Once Trump does leave office, whether after one term or two, the internal battle inside the GOP over national-security issues will resume in full force. The party’s position will once again be up for grabs. Having said that, anyone who believes that future Republican leaders can simply roll the clock back to the spring of 2015, with regard to foreign policy as well as much else, is kidding himself. The same might be said, incidentally, of trying to roll back the clock to 2002, 1980, 1945, or, for that matter, 1920. Each generation faces its own particular challenges. Circumstances change; core principles do not. A tradition of conservative American nationalism dating back over 200 years is not about to disappear. Nor should it. But its specific expression must necessarily respond to the concerns of the day.

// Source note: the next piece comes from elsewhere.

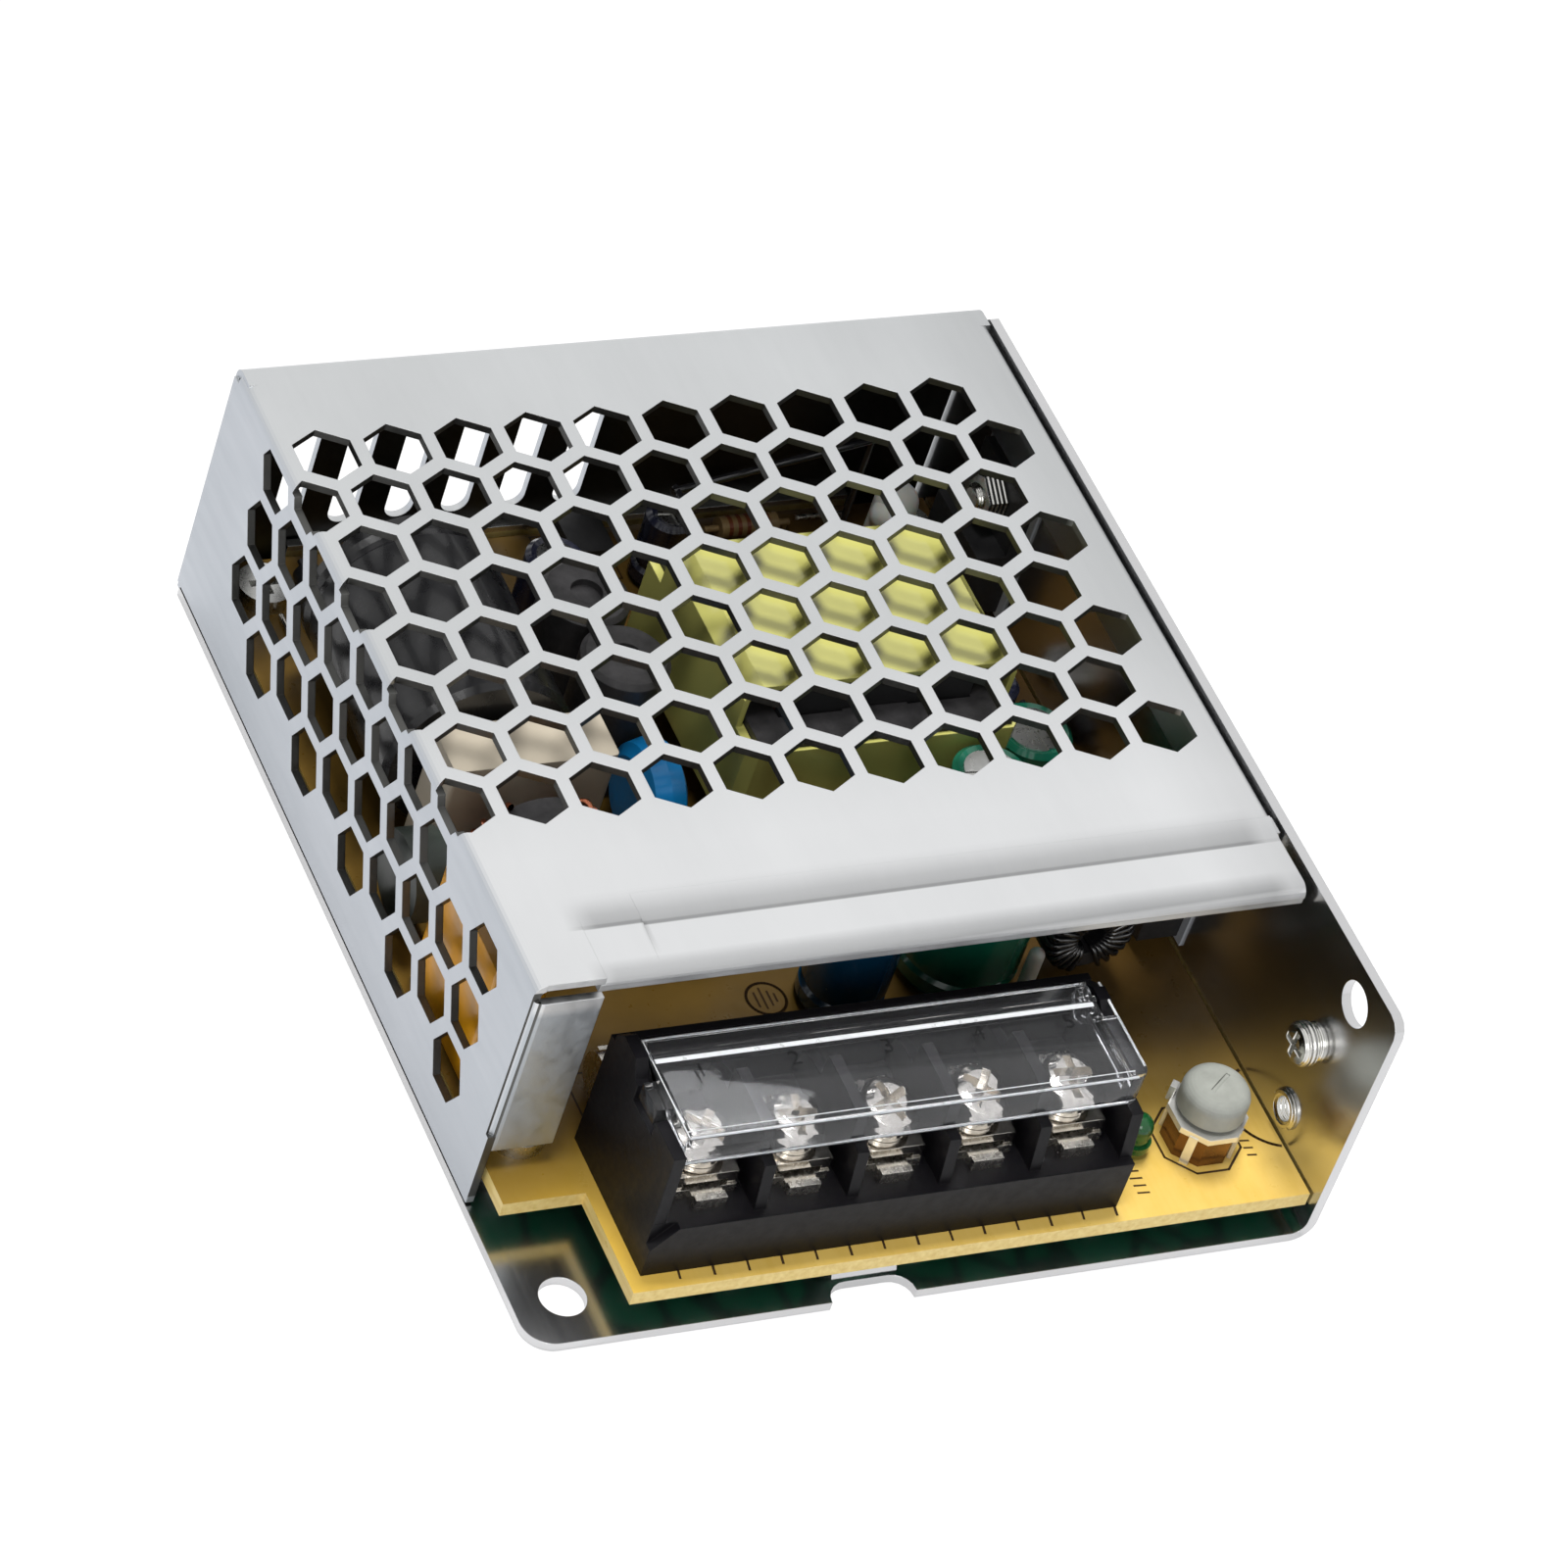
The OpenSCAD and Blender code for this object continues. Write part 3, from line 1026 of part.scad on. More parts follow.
flying_lead();
silicone_blobs();
solder_joints();
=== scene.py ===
import math

import bmesh
import bpy
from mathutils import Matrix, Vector


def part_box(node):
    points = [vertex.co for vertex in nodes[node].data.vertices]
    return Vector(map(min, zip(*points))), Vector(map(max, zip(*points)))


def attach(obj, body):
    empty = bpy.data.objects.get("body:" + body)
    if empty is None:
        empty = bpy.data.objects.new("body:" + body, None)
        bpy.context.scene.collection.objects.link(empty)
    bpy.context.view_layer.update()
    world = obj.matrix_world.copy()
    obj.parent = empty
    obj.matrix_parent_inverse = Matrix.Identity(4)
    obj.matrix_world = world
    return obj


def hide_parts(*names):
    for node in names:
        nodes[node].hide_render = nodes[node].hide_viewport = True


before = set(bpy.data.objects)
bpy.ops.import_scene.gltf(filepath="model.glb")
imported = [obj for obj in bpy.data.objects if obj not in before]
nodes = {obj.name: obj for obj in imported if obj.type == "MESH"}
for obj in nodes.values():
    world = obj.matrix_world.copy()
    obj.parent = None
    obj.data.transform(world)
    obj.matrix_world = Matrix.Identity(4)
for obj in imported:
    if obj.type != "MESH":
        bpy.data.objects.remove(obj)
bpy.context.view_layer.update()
scene = bpy.context.scene
MM = 0.001


# Colours are written as display values and turned into linear ones.
def tint(r, g, b, a=1.0):
    def lin(v):
        v = v / 255
        return v / 12.92 if v <= 0.04045 else ((v + 0.055) / 1.055) ** 2.4

    return (lin(r), lin(g), lin(b), a)


class Paint:
    """A material with a Principled shader and small helpers for its texture nodes."""

    def __init__(self, name, color, rough=0.5, metal=0.0, **sockets):
        self.mat = bpy.data.materials.new(name)
        self.mat.use_nodes = True
        self.tree = self.mat.node_tree
        self.bsdf = next(n for n in self.tree.nodes if n.type == "BSDF_PRINCIPLED")
        self.color = color
        self.rough = rough
        self.put("Base Color", color)
        self.put("Roughness", rough)
        self.put("Metallic", metal)
        for key, value in sockets.items():
            self.put(key.replace("_", " "), value)
        self.coords = None
        self.normal = None

    def put(self, socket, value):
        self.bsdf.inputs[socket].default_value = value

    def new(self, kind, **values):
        node = self.tree.nodes.new(kind)
        for key, value in values.items():
            setattr(node, key, value)
        return node

    def link(self, a, b):
        self.tree.links.new(a, b)

    def space(self, stretch=(1, 1, 1)):
        if self.coords is None:
            self.coords = self.new("ShaderNodeTexCoord")
        mapping = self.new("ShaderNodeMapping")
        mapping.inputs["Scale"].default_value = stretch
        self.link(self.coords.outputs["Object"], mapping.inputs["Vector"])
        return mapping.outputs["Vector"]

    def noise(self, scale, stretch=(1, 1, 1), detail=4.0, roughness=0.55):
        node = self.new("ShaderNodeTexNoise")
        node.inputs["Scale"].default_value = scale
        node.inputs["Detail"].default_value = detail
        node.inputs["Roughness"].default_value = roughness
        self.link(self.space(stretch), node.inputs["Vector"])
        return node.outputs["Fac"]

    def span(self, value, low, high, from_low=0.3, from_high=0.7):
        node = self.new("ShaderNodeMapRange")
        node.inputs["From Min"].default_value = from_low
        node.inputs["From Max"].default_value = from_high
        node.inputs["To Min"].default_value = low
        node.inputs["To Max"].default_value = high
        self.link(value, node.inputs["Value"])
        return node.outputs["Result"]

    def mix(self, factor, a, b, blend="MIX"):
        node = self.new("ShaderNodeMix", data_type="RGBA", blend_type=blend)
        if isinstance(factor, float):
            node.inputs[0].default_value = factor
        else:
            self.link(factor, node.inputs[0])
        for value, socket in ((a, node.inputs[6]), (b, node.inputs[7])):
            if isinstance(value, tuple):
                socket.default_value = value
            else:
                self.link(value, socket)
        return node.outputs[2]

    def ramp(self, value, low, high, stops):
        """Grey levels at places in millimetres along a value that runs from low to high in metres."""
        node = self.new("ShaderNodeValToRGB")
        self.link(self.span(value, 0.0, 1.0, low, high), node.inputs[0])
        elements = node.color_ramp.elements
        elements.remove(elements[1])
        for number, (place, level) in enumerate(stops):
            spot = (place * MM - low) / (high - low)
            element = elements.new(spot) if number else elements[0]
            element.position = spot
            element.color = (level, level, level, 1)
        return node.outputs[0]

    def axes(self, vector):
        """The X, Y and Z outputs of a vector."""
        node = self.new("ShaderNodeSeparateXYZ")
        self.link(vector, node.inputs["Vector"])
        return node.outputs

    def facing(self):
        """The X, Y and Z outputs of the direction that a surface faces."""
        return self.axes(self.new("ShaderNodeNewGeometry").outputs["Normal"])

    def rise(self, value, start, width):
        """0 below a value, 1 above it, over a narrow width."""
        return self.span(value, 0.0, 1.0, start, start + width)

    def fall(self, value, start, width):
        """1 below a value, 0 above it, over a narrow width."""
        return self.span(value, 1.0, 0.0, start, start + width)

    def join(self, operation, *values):
        """Several masks in one, by MULTIPLY or by MAXIMUM."""
        result = values[0]
        for value in values[1:]:
            node = self.new("ShaderNodeMath", operation=operation)
            self.link(result, node.inputs[0])
            self.link(value, node.inputs[1])
            result = node.outputs[0]
        return result

    def mottle(self, scale, amount, stretch=(1, 1, 1), detail=4.0):
        """Base colour that wanders between a darker and a lighter tone."""
        dark = tuple(v * (1 - amount) for v in self.color[:3]) + (1.0,)
        light = tuple(min(1.0, v * (1 + amount)) for v in self.color[:3]) + (1.0,)
        wander = self.span(self.noise(scale, stretch, detail), 0.0, 1.0)
        self.link(self.mix(wander, dark, light), self.bsdf.inputs["Base Color"])
        return self

    def uneven(self, scale, amount, stretch=(1, 1, 1), detail=4.0):
        """Roughness that wanders around its value."""
        low = max(0.02, self.rough - amount)
        wander = self.span(self.noise(scale, stretch, detail), low, self.rough + amount)
        self.link(wander, self.bsdf.inputs["Roughness"])
        return self

    def grain(self, scale, depth_mm, stretch=(1, 1, 1), detail=3.0, strength=1.0):
        """Fine relief. Several calls stack."""
        bump = self.new("ShaderNodeBump")
        bump.inputs["Strength"].default_value = strength
        bump.inputs["Distance"].default_value = depth_mm * MM
        self.link(self.noise(scale, stretch, detail), bump.inputs["Height"])
        return self.stack(bump)

    def stack(self, bump):
        if self.normal is not None:
            self.link(self.normal, bump.inputs["Normal"])
        self.normal = bump.outputs["Normal"]
        self.link(self.normal, self.bsdf.inputs["Normal"])
        return self

    def soft_edges(self, radius_mm):
        """Worn edges that catch the light, as on pressed or moulded parts."""
        bevel = self.new("ShaderNodeBevel", samples=4)
        bevel.inputs["Radius"].default_value = radius_mm * MM
        self.normal = bevel.outputs["Normal"]
        self.link(self.normal, self.bsdf.inputs["Normal"])
        return self

    def ridges(self, axis, pitch_mm, depth_mm, shape="SIN"):
        """Even ridges across one axis, such as a thread or wound layers."""
        wave = self.new("ShaderNodeTexWave", wave_type="BANDS", bands_direction=axis, wave_profile=shape)
        wave.inputs["Scale"].default_value = math.pi / (10 * pitch_mm * MM)
        self.link(self.space(), wave.inputs["Vector"])
        bump = self.new("ShaderNodeBump")
        bump.inputs["Distance"].default_value = depth_mm * MM
        self.link(wave.outputs["Fac"], bump.inputs["Height"])
        return self.stack(bump)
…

Ultimately, in a democracy those concerns are expressed by voters through their elected officials, not by public intellectuals. As the GOP has incorporated more working-class voters and moved in a culturally conservative populist direction — part of a long-term trend predating Trump —its foreign-policy stance is inevitably affected. A more blue-collar Republican party will tend to be more protectionist on trade and less interventionist in foreign affairs. Or at least it will contain powerful constituencies making those arguments. But the beating heart of today’s GOP, many miles outside the Beltway, is by no means pacifist. Its mantra is held in the words of the black coiled snake on the yellow Gadsden flag: “Don’t tread on me.” Any foreign enemy who persists in testing that reptile will find there is a limit. This snake eventually bites.

What the Trump phenomenon has clarified, above all, is that no version of internationalism can be sustained in the absence of an underlying nation-state felt by its own citizens to be prosperous, sovereign, and secure. And if the nation’s leaders ever forget that again, the voters will be sure to remind them. In this sense, there is really no such thing as “Trumpism.” There is only America.